Sabine Pass Battleground State Historic Site

This is a good add-on if you want a dose of military and Texas history to complement your coastal wildlife time.

Port Arthur and Big Thicket National Preserve

Port Arthur offers services and urban conveniences, while Big Thicket makes sense if you want to contrast coastal marsh with East Texas forest on the same trip.

Frequently Asked Questions

These are some of the most common questions travelers have when deciding whether Sea Rim State Park is the right coastal destination for their trip.

Can you camp on the beach at Sea Rim State Park?

Yes. The park offers primitive beach camping, along with 15 utility campsites and one cabin for visitors who want a more developed overnight option.

Is Sea Rim State Park good for kayaking and canoeing?

Yes. Sea Rim is one of the best coastal paddling parks in Texas, with easy, moderate, and advanced marsh trails that let visitors choose a route based on their comfort and experience level.

What is Sea Rim State Park best known for?

It is best known for combining Gulf beach, marsh wetlands, birding, surf fishing, beach camping, and quiet paddling in one remote upper-coast setting.

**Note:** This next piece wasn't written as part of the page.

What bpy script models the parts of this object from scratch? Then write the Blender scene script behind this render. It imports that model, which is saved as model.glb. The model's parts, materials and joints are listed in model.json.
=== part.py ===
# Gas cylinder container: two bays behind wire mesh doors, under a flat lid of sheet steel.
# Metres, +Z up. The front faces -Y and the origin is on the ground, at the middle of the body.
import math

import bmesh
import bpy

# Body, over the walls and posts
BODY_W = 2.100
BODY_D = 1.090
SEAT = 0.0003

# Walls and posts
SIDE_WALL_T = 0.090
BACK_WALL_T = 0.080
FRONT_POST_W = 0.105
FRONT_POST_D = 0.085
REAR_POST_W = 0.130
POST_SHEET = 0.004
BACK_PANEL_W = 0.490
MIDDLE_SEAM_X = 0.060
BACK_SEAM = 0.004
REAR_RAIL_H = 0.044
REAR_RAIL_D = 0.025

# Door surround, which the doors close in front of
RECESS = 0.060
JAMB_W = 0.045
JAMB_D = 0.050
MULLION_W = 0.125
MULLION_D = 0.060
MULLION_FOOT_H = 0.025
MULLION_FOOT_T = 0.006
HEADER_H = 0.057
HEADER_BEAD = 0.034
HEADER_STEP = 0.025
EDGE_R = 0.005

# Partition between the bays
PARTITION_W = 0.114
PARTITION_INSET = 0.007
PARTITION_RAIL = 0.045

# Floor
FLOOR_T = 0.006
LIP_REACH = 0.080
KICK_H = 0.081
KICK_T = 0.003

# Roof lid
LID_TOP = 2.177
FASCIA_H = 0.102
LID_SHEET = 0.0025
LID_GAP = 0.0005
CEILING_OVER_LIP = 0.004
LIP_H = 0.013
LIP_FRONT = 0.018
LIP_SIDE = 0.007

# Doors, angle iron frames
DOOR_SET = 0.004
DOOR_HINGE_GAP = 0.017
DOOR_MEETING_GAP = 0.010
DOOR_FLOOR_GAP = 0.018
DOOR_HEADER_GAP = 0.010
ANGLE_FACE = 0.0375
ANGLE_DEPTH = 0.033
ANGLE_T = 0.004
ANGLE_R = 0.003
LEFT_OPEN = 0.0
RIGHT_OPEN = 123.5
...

Is Sea Rim State Park good for birding?

Absolutely. The park sits along the Central Flyway and supports a wide range of marsh, shore, and migratory birds, making it a strong choice for both casual birders and serious wildlife watchers.

What is the best time to visit Sea Rim State Park?

Fall through spring is often the best overall season because temperatures are milder and the conditions are more comfortable for birding, camping, beach walking, and paddling.